Dessert is offered, promoted, encouraged. A house speciality, nothing like it anywhere else. Sietsema listens attentively and as the waiter heads off shares a glance to say he deserves effort points, if nothing else. Unfortunately, our waiter’s ardent proselytizing is once more undermined by the food. I suddenly realize Sietsema is going to have to endure this food at least twice more. Just as suddenly I am feeling slightly less envious.

When the bill comes, it raises another interesting question: how does he pay without revealing his undercover identity? And yet for a decade, Sietsema has been able to eat in anonymity. He credits eating with different people (the best part of the job, he says), 15 OpenTable restaurant reservation accounts and never calling from his office, since the prefix is identifiable as the Washington Post’s. On occasion he uses disguises, but he says they take over an hour to get right and he only does those rarely.

But there is still the point of paying. Cash is the obvious answer, but it turns out he also has a rather clever, but legal, credit card trick.

All the same, he has had some close calls, and he is certain he has been recognized by a waiter or two. But fortunately they tend to move on, he says. His biggest concern is leaving his dry cleaning, which has his name on the label.

As critic-for-a-lunch, I have assumed an air of authority and casually write off this restaurant. But Sietsema gently chides me.
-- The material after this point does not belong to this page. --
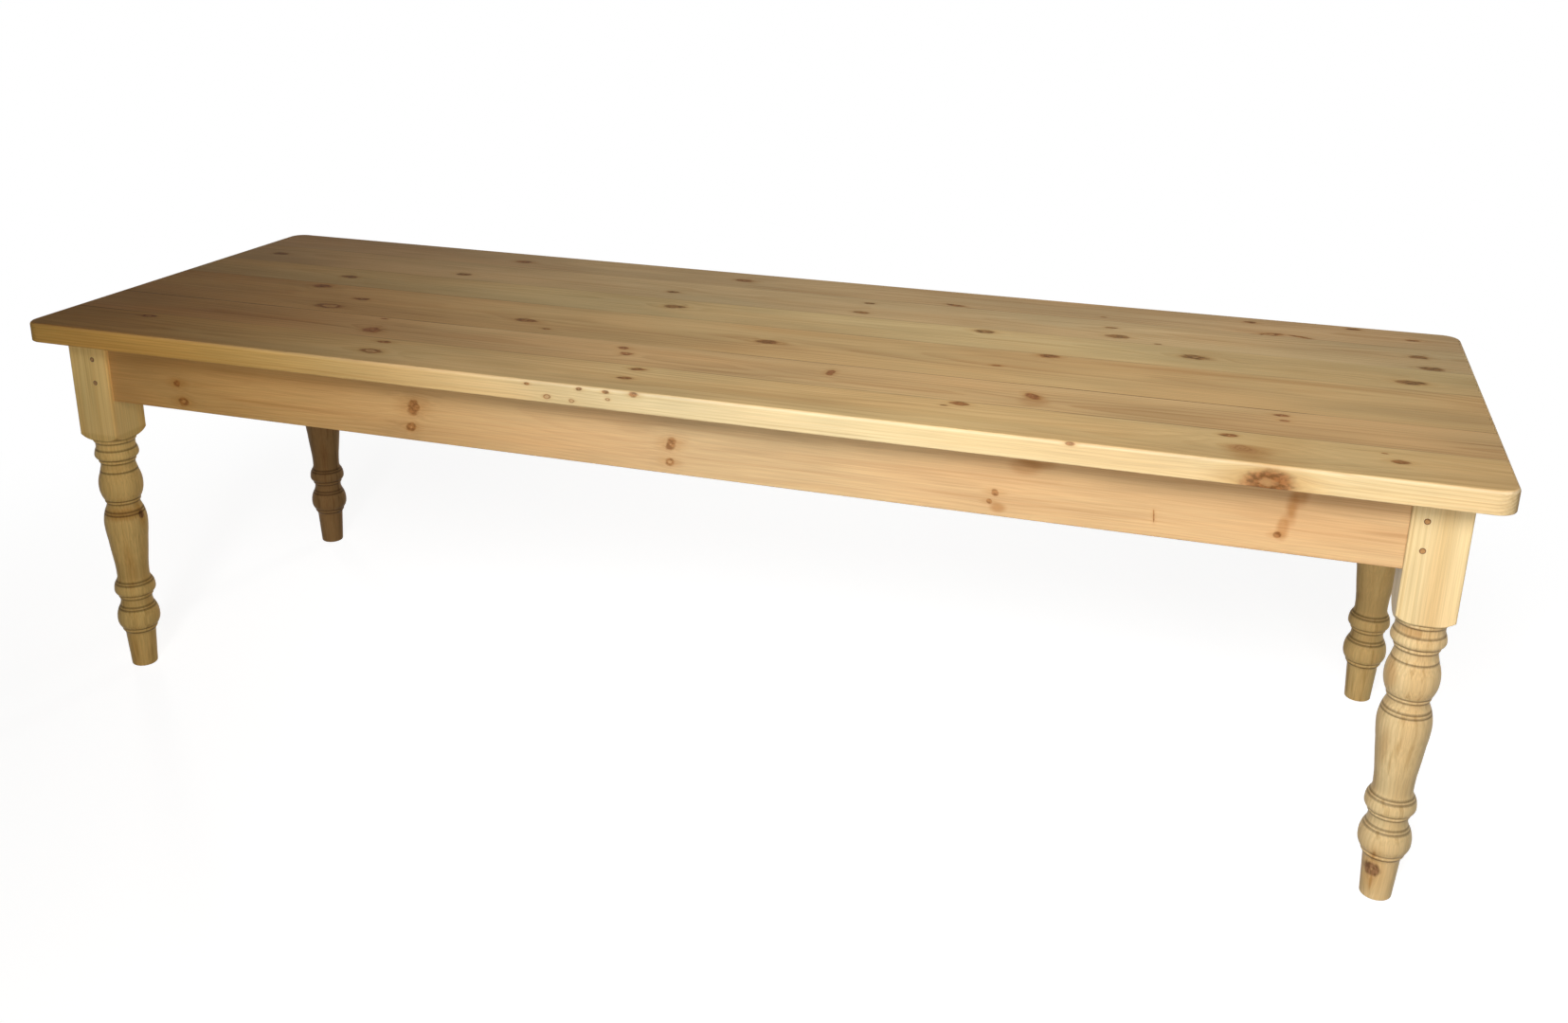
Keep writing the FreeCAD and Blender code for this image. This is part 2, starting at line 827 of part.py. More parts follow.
def make_table():
    """Every sub-part of the table."""
    parts = [make_board(index) for index in range(BOARD_COUNT)]
    parts += [make_tongue(index) for index in range(BOARD_COUNT - 1)]

    inset = size("peg_inset")
    left = size("peg_inset_front_left")
    right = size("peg_inset_front_right")
    # Legs turn by quarter turns, so a long apron meets the -X mortise or the +Y one by turns.
    parts.append(make_leg("leg_front_right", 1, -1, 0.0, right, inset))
    parts.append(make_leg("leg_front_left", -1, -1, -90.0, inset, left))
    parts.append(make_leg("leg_back_right", 1, 1, 90.0, inset, inset))
    parts.append(make_leg("leg_back_left", -1, 1, 180.0, inset, inset))

    long_half = long_apron_half
    end_half = end_apron_half
    plain = (inset, inset)
    parts.append(make_apron("apron_front", long_half, ZERO, -long_apron_out, 0.0, (left, right), True))
    parts.append(make_apron("apron_back", long_half, ZERO, long_apron_out, 180.0, plain, True))
    parts.append(make_apron("apron_left", end_half, -end_apron_out, ZERO, -90.0, plain, False))
    parts.append(make_apron("apron_right", end_half, end_apron_out, ZERO, 90.0, plain, False))

    parts.append(make_leg_pegs("pegs_front_left", -1, -1, left))
    parts.append(make_leg_pegs("pegs_front_right", 1, -1, right))
    parts.append(make_leg_pegs("pegs_back_left", -1, 1, inset))
    parts.append(make_leg_pegs("pegs_back_right", 1, 1, inset))

    parts.append(make_bearer("bearer_left", -1))
    parts.append(make_bearer("bearer_right", 1))

    screws = []
    for name, x, y, turn in button_places():
        parts.append(make_button(name, x, y, turn))
        radius = size("button_screw_radius")
        length = size("button_screw_length")
        screws.append(make_screw(f"{name}_screw", radius, length, x, y, leg_length - size("button_thick")))
    parts.append(group("button_screws", screws))

    screws = []
    for number, (x, y) in enumerate(bearer_screw_places(), start=1):
        radius = size("bearer_screw_radius")
        length = size("bearer_screw_length")
        z = leg_length - size("bearer_thick")
        screws.append(make_screw(f"bearer_screw_{number}", radius, length, x, y, z))
    parts.append(group("bearer_screws", screws))
    return parts


def check_document(parts):
    """Stop if any object failed, any cut took nothing away, or any sub-part has no valid shape."""
    for thing in doc.Objects:
        if "Invalid" in thing.State or "Error" in thing.State:
            raise RuntimeError(f"{thing.Label}: {thing.State}")
        if thing.TypeId in ("PartDesign::Pocket", "PartDesign::Groove"):
            if thing.Shape.Volume >= thing.BaseFeature.Shape.Volume:
                raise RuntimeError(f"{thing.Label}: it cuts nothing")
    for part in parts:
        if part.Shape.isNull() or not part.Shape.isValid():
            raise RuntimeError(f"{part.Label}: its shape is not valid")


table = make_table()
doc.recompute()
check_document(table)
os.makedirs("parts", exist_ok=True)
for part in table:
    part.Shape.exportStep(os.path.join("parts", f"{part.Label}.step"))
    print(part.Label, len(part.Shape.Solids), round(part.Shape.Volume))
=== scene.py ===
import math

import bpy
from mathutils import Matrix, Vector

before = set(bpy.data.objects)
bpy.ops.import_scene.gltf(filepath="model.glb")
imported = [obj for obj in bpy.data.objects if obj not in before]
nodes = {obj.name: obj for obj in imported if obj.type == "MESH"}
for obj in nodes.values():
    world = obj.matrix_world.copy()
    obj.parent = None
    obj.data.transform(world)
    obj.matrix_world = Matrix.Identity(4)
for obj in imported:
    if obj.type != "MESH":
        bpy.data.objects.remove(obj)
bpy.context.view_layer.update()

# The pieces' places and lengths are in millimetres. The floor's, the lamps' and the camera's are in metres.
MM = 0.001
WHITE = (1.0, 1.0, 1.0, 1.0)
BUMP_HEIGHT = 0.4


def in_metres(lengths):
    return tuple(length * MM for length in lengths)


def linear(red, green, blue):
    """A colour of the screen, 0 to 255, as linear light."""
    def channel(value):
        share = value / 255
        return share / 12.92 if share <= 0.04045 else ((share + 0.055) / 1.055) ** 2.4

    return (channel(red), channel(green), channel(blue), 1.0)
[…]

Everybody has a bad day, he reminds me. He reiterates a point made early in the meal that it is not just the food. People tend to be forgiving if the overall experience is good. He will be back, and I get the distinct impression there will be fresh chance to win those coveted but stingily awarded stars. But as Sietsema heads off, without a far more impressive second act, those stars are looking pretty dim.